Le ultime settimane a Gerusalemme sono state caratterizzate da un ritorno ad alti livelli di tensione a Gerusalemme Est. Il numero crescente di visite di esponenti dei principali gruppi nazionalisti della destra israeliana, che vorrebbero cambiare lo status quo nell’area della Spianata delle moschee, uno dei luoghi sacri sia per i musulmani sia per gli ebrei, ha portato lo scontro tra israeliani e palestinesi ad un punto tale per cui, per la prima volta dal 2000, le forze di sicurezza locali hanno deciso di chiudere a più riprese la zona degli scontri. I gruppi nazionalisti chiedono che quello che nella religione ebraica è il Monte del Tempio passi sotto la piena sovranità di Israele per poter abbattere o spostare le due moschee e ricostruire il Tempio di Jahvé, distrutto in epoca romana e di cui rimane soltanto la parete occidentale, o Muro del Pianto.

«In realtà – racconta Michele Giorgio, corrispondente dal Medio Oriente per Il Manifesto e fondatore dell’agenzia di stampa Nena News – i motivi di scontro sono molti: da nove mesi a questa parte il governo israeliano ha annunciato più volte l’ampliamento degli insediamenti, al punto che anche gli Stati Uniti e l’Unione Europea hanno sottolineato che la politica di espansione delle colonie non favorisce il dialogo tra le due parti.
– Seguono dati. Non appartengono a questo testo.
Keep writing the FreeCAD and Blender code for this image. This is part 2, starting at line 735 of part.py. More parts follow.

Durante l’estate c’è stato anche l’assedio di Gaza, e le visite degli ultranazionalisti, criticate persino dal ministro della Difesa israeliano, hanno portato al compimento dell’escalation».

In questo contesto, che sembra non offrire novità da oltre 40 anni, sembra esserci però un elemento di discontinuità rispetto al passato: se il patto di unità nazionale firmato ad aprile da Fatah e Hamas, i due principali partiti politici palestinesi, aveva riportato speranza nella popolazione di Gaza e Cisgiordania a proposito del riconoscimento dello Stato di Palestina da parte del Consiglio di sicurezza delle Nazioni Unite, i recenti allontanamenti tra le parti negli ultimi mesi hanno portato alla luce la sfiducia nei confronti di una guida politica che sembra non riuscire a imparare dai propri errori e a superare le divisioni di carattere ideologico e pragmatico.
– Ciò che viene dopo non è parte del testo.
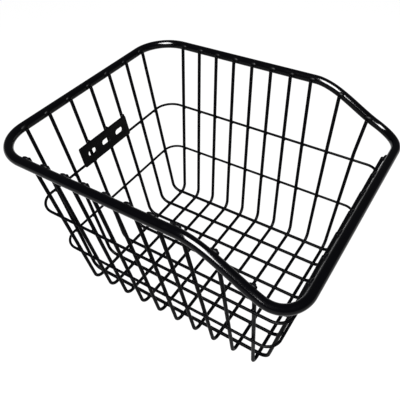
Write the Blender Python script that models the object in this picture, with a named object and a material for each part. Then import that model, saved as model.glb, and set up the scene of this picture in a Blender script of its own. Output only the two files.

Un esempio si è avuto con l’annullamento da parte di Fatah delle celebrazioni in memoria di Yasser Arafat a dieci anni dalla morte, una decisione annunciata dal presidente palestinese Abu Mazen dopo che Hamas aveva fatto sapere di non poter tutelare la sicurezza durante le celebrazioni. «Quello che è accaduto – racconta ancora Michele Giorgio – mostra in modo inequivocabile che all’interno di questi due partiti ci sono correnti che spingono per chiudere questa riconciliazione, tant’è vero che si dice che gli attacchi che ci sono stati a Gaza nei giorni scorsi, attentati intimidatori che hanno preso di mira le proprietà, le abitazioni e le auto dei leader di Fatah, potrebbero essere stati compiuti e organizzati, da una corrente dell’ala militare di Hamas che non ha mai guardato con favore a questa riconciliazione palestinese, così come si sa che all’interno di Fatah ci sono settori che ritengono l’alleanza con Hamas una “palla al piede”, un peso che rischia di bloccare tutto».
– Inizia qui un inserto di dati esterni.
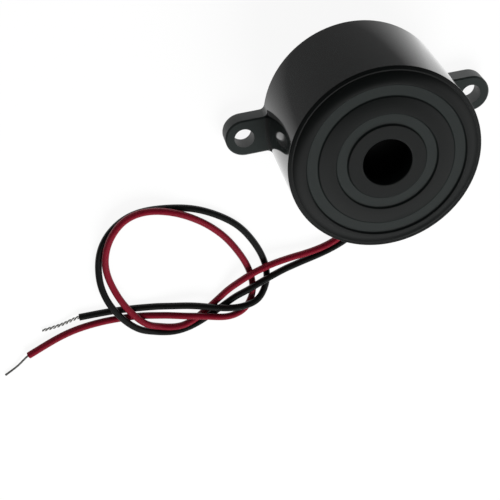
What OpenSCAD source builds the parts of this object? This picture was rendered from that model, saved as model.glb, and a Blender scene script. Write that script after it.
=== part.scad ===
// Self-driving piezo buzzer: a moulded round housing with two fixing ears, a stepped
// sound face, a piezo disc with its driver board inside, and two loose leads.
// The back of the housing lies on z = 0, the sound port faces +Z, the ears lie along X.

/* [Housing] */
// Outside diameter of the round body
body_d = 32; // [29:0.5:45]
// Height from the back to the middle of the sound face
body_h = 20.7; // [19.7:0.1:30]
// Thickness of the side wall
wall_t = 2; // [1.4:0.1:2.6]
// Thickness of the sound face at its middle
face_t = 2.2; // [1.8:0.1:2.8]
// Width of the round shoulder between the sound face and the side wall
shoulder_w = 2.6; // [1.4:0.1:2.7]
// Drop from the sound face to the top of the side wall
shoulder_h = 1.35; // [1.1:0.05:2]
// Width of the sloped rim outside the shoulder
rim_w = 0.75; // [0.5:0.05:0.9]
// Step from the rim up to the shoulder
rim_step = 0.1; // [0.05:0.05:0.3]
// Rounding of the outer edge of the rim
rim_round = 0.2; // [0.1:0.05:0.4]

/* [Sound face] */
// Diameter of the sound port
port_d = 8; // [4:0.5:10]
// Flat between the port and the inner channel
port_land = 2.5; // [1.5:0.05:3]
// Width of the inner channel
inner_channel_w = 1.85; // [0.8:0.05:2]
// Distance from the side of the body to the outer channel
outer_land = 2.85; // [2.85:0.05:3.6]
// Width of the outer channel
outer_channel_w = 1.9; // [0.8:0.1:2]
// Depth of both channels
channel_depth = 0.35; // [0.1:0.05:0.6]
// How much lower the face lies outside the outer channel than at its middle
face_fall = 0.15; // [0:0.05:0.4]
// Fall of the land between the channels from its inner to its outer edge
land_fall = 0.3; // [0:0.05:0.45]
// Rounding of the edges of the channels and the port
edge_round = 0.12; // [0.05:0.01:0.2]

/* [Ears] */
// Distance from the side of the body to a fixing hole
ear_reach = 4; // [3:0.5:8]
// Width of an ear, which is also its round end
ear_w = 6.5; // [5:0.5:9]
// Thickness of an ear
ear_t = 3.2; // [2:0.1:4]
// Diameter of a fixing hole
ear_hole_d = 3.4; // [2.4:0.1:4.4]
// Chamfer round the top of an ear
ear_chamfer = 0.25; // [0.1:0.05:0.5]
// Fillet where an ear meets the wall
ear_fillet = 1; // [0.4:0.1:1.5]

/* [Back cover] */
// Thickness of the back cover
cover_t = 1.5; // [1:0.1:2]
// Depth of the cover below the back edge of the housing
cover_recess = 0.3; // [0:0.1:0.6]
// Width of the step that the cover seats on
cover_step = 0.8; // [0.5:0.1:1]
// Gap round the cover
cover_gap = 0.1; // [0.05:0.05:0.2]
// Diameter of the posts that press the board against its ribs
post_d = 2.4; // [1.6:0.1:3]

/* [Sound element] */
// Depth of the sound chamber in front of the disc
chamber_h = 3.5; // [2:0.25:5]
// Width of the ledge that the disc is glued to
ledge_w = 1.6; // [1:0.1:2]
// Thickness of the glue under the disc
glue_t = 0.3; // [0.1:0.05:0.5]
// Gap round the brass disc
disc_gap = 0.5; // [0.2:0.1:1]
// Thickness of the brass disc
brass_t = 0.3; // [0.2:0.05:0.4]
// Diameter of the ceramic
ceramic_d = 20; // [14:0.5:22]
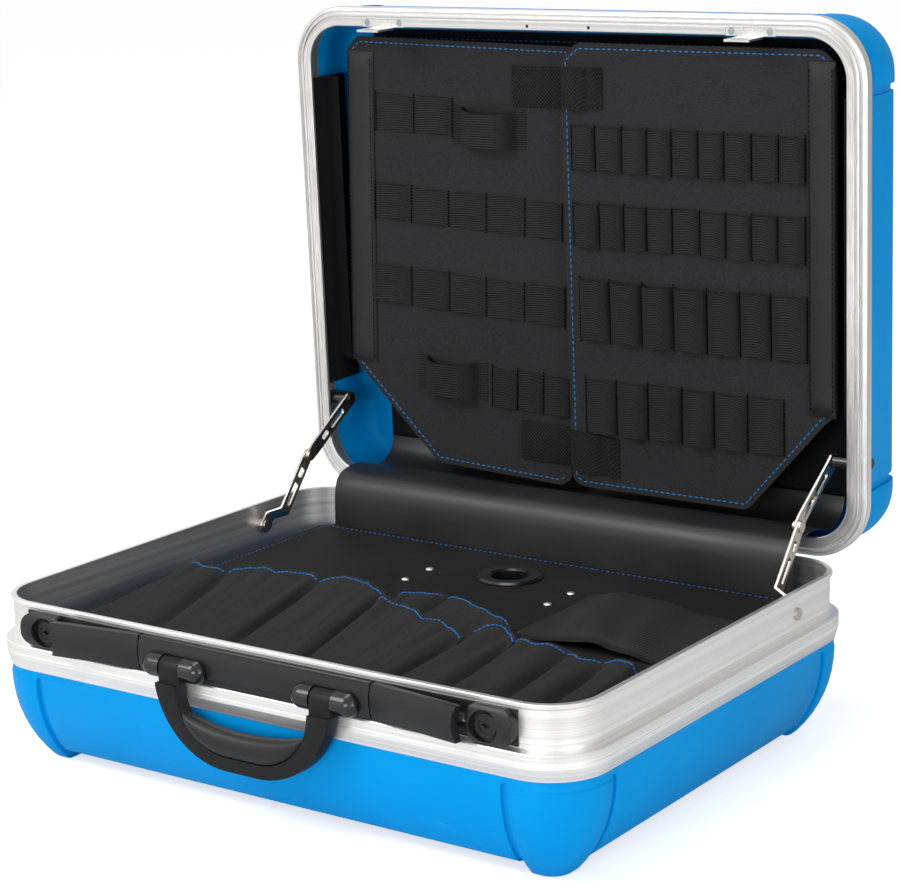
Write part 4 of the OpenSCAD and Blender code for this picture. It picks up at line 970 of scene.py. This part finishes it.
# %% Mesh pocket
RIBS, RIB_LIFT = 62, 0.6
MESH_X, MESH_WIDE = 77, 126
ribs = bmesh.new()
rib_mark = ribs.verts.layers.float.new("rib")
bmesh.ops.create_grid(ribs, x_segments=RIBS * 2, y_segments=36, size=0.5)
for vert in ribs.verts:
    u, t = vert.co.x + 0.5, vert.co.y + 0.5
    x = MESH_X + MESH_WIDE * u
    rear = 106 - 11 * u - 22 * max(0.0, 0.2 - u)
    y = -10 - 5 * u + (rear + 10 + 5 * u) * t
    middle = 0.52 - 0.22 * t
    hump = math.exp(-(((u - middle) / 0.27) ** 4))
    edge = min(1.0, 7 * (1 - t)) ** 0.6 * min(1.0, 5 * t + 0.55)
    fold = noise.noise(Vector((u * 5 + t * 2, t * 1.5, 7)))
    lift = 0.8 + 7.6 * hump * edge + 3.4 * fold * (0.2 + hump) * min(1.0, 6 * (1 - t))
    vert[rib_mark] = float(round(u * RIBS * 2) % 2) if 0.03 < t < 0.955 else 0.0
    vert.co = (x + 1.5 * fold, y, BOARD_TOP + max(0.5, lift) + RIB_LIFT * vert[rib_mark])
ribs.normal_update()
bmesh.ops.solidify(ribs, geom=ribs.faces[:], thickness=0.4)
settle(ribs, "mesh_cover", mesh_black, "pallet", in_base, ("mesh_pocket",), 70)

# %% [markdown]
# ** Hinge cover.** Leathercloth rolls from the pallet's rear edge over the hinge into the lid. Its profile is extruded across the case and thickened. Because it crosses the hinge, it rides on neither body: its placement is baked into its mesh.

# %% Hinge cover
ROLL_WIDE, ROLL_STEPS = 394, 40
profile = [(159.4, 88.4), (159.4, 97), (159.5, 106), (159.9, 114), (160.8, 120), (162.8, 125.4),
           (166, 129), (170.5, 131.4), (176, 132.6), (182, 133.5), (188, 133.8), (195, 133.2),
           (203, 131.4), (210, 128.6), (216, 127.2), (222, 127.6), (227.6, 129.6),
           (232.6, 133.4), (236, 138.2), (237.8, 143.6), (238.2, 146)]
roll_mesh = bmesh.new()
far = -ROLL_WIDE / 2
strip = [roll_mesh.verts.new((far, y, z)) for y, z in profile]
for a, b in zip(strip, strip[1:]):
    roll_mesh.edges.new((a, b))
for _ in range(ROLL_STEPS):
    ends = [e for e in roll_mesh.edges if min(v.co.x for v in e.verts) > far - 0.01]
    made = bmesh.ops.extrude_edge_only(roll_mesh, edges=ends)
    bmesh.ops.translate(roll_mesh, vec=(ROLL_WIDE / ROLL_STEPS, 0, 0), verts=new_verts(made))
    far = max(v.co.x for v in roll_mesh.verts)
for vert in roll_mesh.verts:
    loose = math.sin(math.pi * min(max((vert.co.y - 159) / 79, 0), 1))
    vert.co.z += 1.1 * loose * noise.noise(Vector((vert.co.x * 0.011, vert.co.y * 0.03, 3)))
roll_mesh.normal_update()
bmesh.ops.solidify(roll_mesh, geom=roll_mesh.faces[:], thickness=1.2)
cover = settle(roll_mesh, "hinge_roll", leathercloth, None, in_base,
               ("hinge_cover",), 60)
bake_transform(cover)

# %% [markdown]
# Cloth is cut flat before it is sewn, and woven cloth hardly stretches. The linings and flaps
# are stuffed pads.


made = bpy.data.objects

# %% [markdown]
# **Floor and light.** The floor is plain and nearly white. To the camera alone it also
# glows a little, so that it reads as white paper and still takes the object's shadow.

# %% Floor
bm = bmesh.new()
bmesh.ops.create_grid(bm, x_segments=1, y_segments=1, size=30)
floor_mesh = bpy.data.meshes.new("floor")
bm.to_mesh(floor_mesh)
bm.free()
floor = add_object("floor", floor_mesh)
floor_paint, graph, shader, _ = start_material("floor_paint", 0.9)
shader.inputs["Base Color"].default_value = (0.82, 0.82, 0.82, 1)
shader.inputs["Emission Color"].default_value = (1, 1, 1, 1)
FLOOR_GLOW = 0.62
seen = graph.node("ShaderNodeLightPath").outputs["Is Camera Ray"]
graph.join(graph.math("MULTIPLY", seen, FLOOR_GLOW), shader, "Emission Strength")
floor_mesh.materials.append(floor_paint)
print("floor laid")

# %% [markdown]
# A large soft lamp from the front left is the key. Two low lamps light the front wall and
# its black plastic, two from the right lift the side, and one above gives the frames their
# bright lines. The world fills in evenly and is white to the camera. In reflections it
# darkens towards the rear right, so that the metal shows a change of tone along its length.

# %% Lamps and world
def softbox(name, place, aim, size, power):
    lamp = bpy.data.lights.new(name, "AREA")
    lamp.shape, lamp.size, lamp.size_y, lamp.energy = "RECTANGLE", size[0], size[1], power
    obj = add_object(name, lamp)
    obj.location = place
    obj.rotation_mode = "QUATERNION"
    obj.rotation_quaternion = (Vector(aim) - Vector(place)).to_track_quat("-Z", "Y")


softbox("key", (-1.3, -1.9, 1.9), (0, 0, 0.15), (1.2, 1.2), 36)
softbox("front", (-1.5, -1.9, 0.45), (0, -0.15, 0.08), (1.0, 0.8), 1.8)
softbox("fill", (0.5, -2.2, 0.45), (0, -0.15, 0.04), (1.0, 0.7), 15)
softbox("low_side", (1.7, -0.6, 0.3), (0.25, 0, 0.04), (0.8, 0.4), 6)
softbox("side", (2.2, -0.6, 1.1), (0.1, 0, 0.15), (1.2, 1.4), 6)
softbox("top", (-0.3, 0.0, 2.2), (0, 0, 0.1), (1.6, 0.8), 16)
world = bpy.data.worlds.new("studio")
world.use_nodes = True
bpy.context.scene.world = world
graph = Graph(world.node_tree)
background = world.node_tree.nodes["Background"]
background.inputs["Color"].default_value = (1, 1, 1, 1)
rays = graph.node("ShaderNodeLightPath")
way = graph.node("ShaderNodeTexCoord").outputs["Generated"]
rear_right = graph.vector("DOT_PRODUCT", way, (0.6, 0.8, 0.0))["Value"]
mirrored = graph.span(rear_right, -0.2, 0.9, 1.0, 0.5)
lit = graph.span(rays.outputs["Is Glossy Ray"], 0.0, 1.0, 0.4, mirrored)
strength = graph.math("MAXIMUM", rays.outputs["Is Camera Ray"], lit)
graph.join(strength, background, "Strength")
bpy.context.scene.view_settings.view_transform = "Standard"
print("lamps:", len(bpy.data.lights))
La popolazione palestinese sembra non avere più fiducia nei propri leader e negli apparati che rappresentano: la popolazione civile a Gaza e in Cisgiordania ha chiesto nei giorni scorsi che entrambi i partiti lavorino per stare dalla stessa parte, con una piattaforma politica nazionale, concreta, pragmatica, per cercare di raggiungere l’indipendenza nel modo più rapido possibile.

Secondo Nassar Ibrahim, direttore dell’Alternative Information Center, «una leadership vera non esiste e questo fa da freno alle ambizioni collettive. Manca una strategia politica che unisca il movimento nazionale palestinese, una visione di lungo periodo rispetto ai tempi di Arafat. È una leadership fredda, congelata, se la paragoniamo a quella israeliana e a quanto richiesto dalla popolazione civile».

Oggi, in una data simbolica come quella del decennale della morte di Arafat, i sentimenti dominanti sono due: nostalgia per il vecchio leader e bisogno di un rinnovamento generazionale. Venuta meno, secondo molti osservatori, la soluzione dei “due popoli, due stati”, solo una leadership che non si trascini dietro decenni di guerre e di odio potrà tornare a sedersi ad un tavolo con Israele senza avere la tentazione, in ogni momento, di chiudere la porta e tornare allo scontro.